■ **Requirements**: Write the material out again, line by line, exactly as it is.

■ **Supplied material**:
Begin
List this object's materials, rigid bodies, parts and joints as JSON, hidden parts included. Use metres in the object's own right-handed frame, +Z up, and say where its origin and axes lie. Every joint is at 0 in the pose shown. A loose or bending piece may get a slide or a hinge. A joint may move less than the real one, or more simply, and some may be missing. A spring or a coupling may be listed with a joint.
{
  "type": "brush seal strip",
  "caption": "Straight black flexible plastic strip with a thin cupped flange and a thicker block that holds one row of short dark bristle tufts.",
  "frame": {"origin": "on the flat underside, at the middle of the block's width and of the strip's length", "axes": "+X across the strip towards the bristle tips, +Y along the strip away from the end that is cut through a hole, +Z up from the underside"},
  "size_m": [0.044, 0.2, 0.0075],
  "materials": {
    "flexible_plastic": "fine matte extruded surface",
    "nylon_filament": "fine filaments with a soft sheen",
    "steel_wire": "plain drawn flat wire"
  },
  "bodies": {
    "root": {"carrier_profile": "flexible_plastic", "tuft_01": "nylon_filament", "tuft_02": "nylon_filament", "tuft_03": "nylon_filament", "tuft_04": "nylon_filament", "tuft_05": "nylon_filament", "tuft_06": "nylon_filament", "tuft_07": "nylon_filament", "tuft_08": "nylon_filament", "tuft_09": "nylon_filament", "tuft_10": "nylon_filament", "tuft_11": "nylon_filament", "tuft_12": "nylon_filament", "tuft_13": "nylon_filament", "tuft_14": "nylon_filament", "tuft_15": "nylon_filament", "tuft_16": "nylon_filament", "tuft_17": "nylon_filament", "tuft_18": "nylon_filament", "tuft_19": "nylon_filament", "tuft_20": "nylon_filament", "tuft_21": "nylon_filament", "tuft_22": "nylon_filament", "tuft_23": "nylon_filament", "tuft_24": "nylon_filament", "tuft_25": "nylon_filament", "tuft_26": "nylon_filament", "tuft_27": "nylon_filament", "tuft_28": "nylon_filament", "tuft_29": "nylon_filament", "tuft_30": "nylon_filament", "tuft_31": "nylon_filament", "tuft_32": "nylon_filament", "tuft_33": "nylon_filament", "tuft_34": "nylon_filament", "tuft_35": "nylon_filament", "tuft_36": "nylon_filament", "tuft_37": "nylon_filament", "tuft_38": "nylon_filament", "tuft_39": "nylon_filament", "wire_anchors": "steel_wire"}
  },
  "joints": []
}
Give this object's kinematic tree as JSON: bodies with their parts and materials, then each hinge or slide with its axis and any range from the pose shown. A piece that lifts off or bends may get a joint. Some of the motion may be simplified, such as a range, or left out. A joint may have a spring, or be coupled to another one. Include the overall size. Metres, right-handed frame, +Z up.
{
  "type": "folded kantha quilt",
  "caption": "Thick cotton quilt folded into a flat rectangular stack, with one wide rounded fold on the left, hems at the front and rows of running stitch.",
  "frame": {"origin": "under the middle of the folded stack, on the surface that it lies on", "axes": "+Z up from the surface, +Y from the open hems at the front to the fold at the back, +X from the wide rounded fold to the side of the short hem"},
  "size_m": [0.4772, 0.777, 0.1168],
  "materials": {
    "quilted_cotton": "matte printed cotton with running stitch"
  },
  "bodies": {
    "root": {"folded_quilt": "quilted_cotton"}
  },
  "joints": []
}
End
■ **In response**:
List this object's materials, rigid bodies, parts and joints as JSON, hidden parts included. Use metres in the object's own right-handed frame, +Z up, and say where its origin and axes lie. Every joint is at 0 in the pose shown. A loose or bending piece may get a slide or a hinge. A joint may move less than the real one, or more simply, and some may be missing. A spring or a coupling may be listed with a joint.
{
  "type": "brush seal strip",
  "caption": "Straight black flexible plastic strip with a thin cupped flange and a thicker block that holds one row of short dark bristle tufts.",
  "frame": {"origin": "on the flat underside, at the middle of the block's width and of the strip's length", "axes": "+X across the strip towards the bristle tips, +Y along the strip away from the end that is cut through a hole, +Z up from the underside"},
  "size_m": [0.044, 0.2, 0.0075],
  "materials": {
    "flexible_plastic": "fine matte extruded surface",
    "nylon_filament": "fine filaments with a soft sheen",
    "steel_wire": "plain drawn flat wire"
  },
  "bodies": {
    "root": {"carrier_profile": "flexible_plastic", "tuft_01": "nylon_filament", "tuft_02": "nylon_filament", "tuft_03": "nylon_filament", "tuft_04": "nylon_filament", "tuft_05": "nylon_filament", "tuft_06": "nylon_filament", "tuft_07": "nylon_filament", "tuft_08": "nylon_filament", "tuft_09": "nylon_filament", "tuft_10": "nylon_filament", "tuft_11": "nylon_filament", "tuft_12": "nylon_filament", "tuft_13": "nylon_filament", "tuft_14": "nylon_filament", "tuft_15": "nylon_filament", "tuft_16": "nylon_filament", "tuft_17": "nylon_filament", "tuft_18": "nylon_filament", "tuft_19": "nylon_filament", "tuft_20": "nylon_filament", "tuft_21": "nylon_filament", "tuft_22": "nylon_filament", "tuft_23": "nylon_filament", "tuft_24": "nylon_filament", "tuft_25": "nylon_filament", "tuft_26": "nylon_filament", "tuft_27": "nylon_filament", "tuft_28": "nylon_filament", "tuft_29": "nylon_filament", "tuft_30": "nylon_filament", "tuft_31": "nylon_filament", "tuft_32": "nylon_filament", "tuft_33": "nylon_filament", "tuft_34": "nylon_filament", "tuft_35": "nylon_filament", "tuft_36": "nylon_filament", "tuft_37": "nylon_filament", "tuft_38": "nylon_filament", "tuft_39": "nylon_filament", "wire_anchors": "steel_wire"}
  },
  "joints": []
}
Give this object's kinematic tree as JSON: bodies with their parts and materials, then each hinge or slide with its axis and any range from the pose shown. A piece that lifts off or bends may get a joint. Some of the motion may be simplified, such as a range, or left out. A joint may have a spring, or be coupled to another one. Include the overall size. Metres, right-handed frame, +Z up.
{
  "type": "folded kantha quilt",
  "caption": "Thick cotton quilt folded into a flat rectangular stack, with one wide rounded fold on the left, hems at the front and rows of running stitch.",
  "frame": {"origin": "under the middle of the folded stack, on the surface that it lies on", "axes": "+Z up from the surface, +Y from the open hems at the front to the fold at the back, +X from the wide rounded fold to the side of the short hem"},
  "size_m": [0.4772, 0.777, 0.1168],
  "materials": {
    "quilted_cotton": "matte printed cotton with running stitch"
  },
  "bodies": {
    "root": {"folded_quilt": "quilted_cotton"}
  },
  "joints": []
}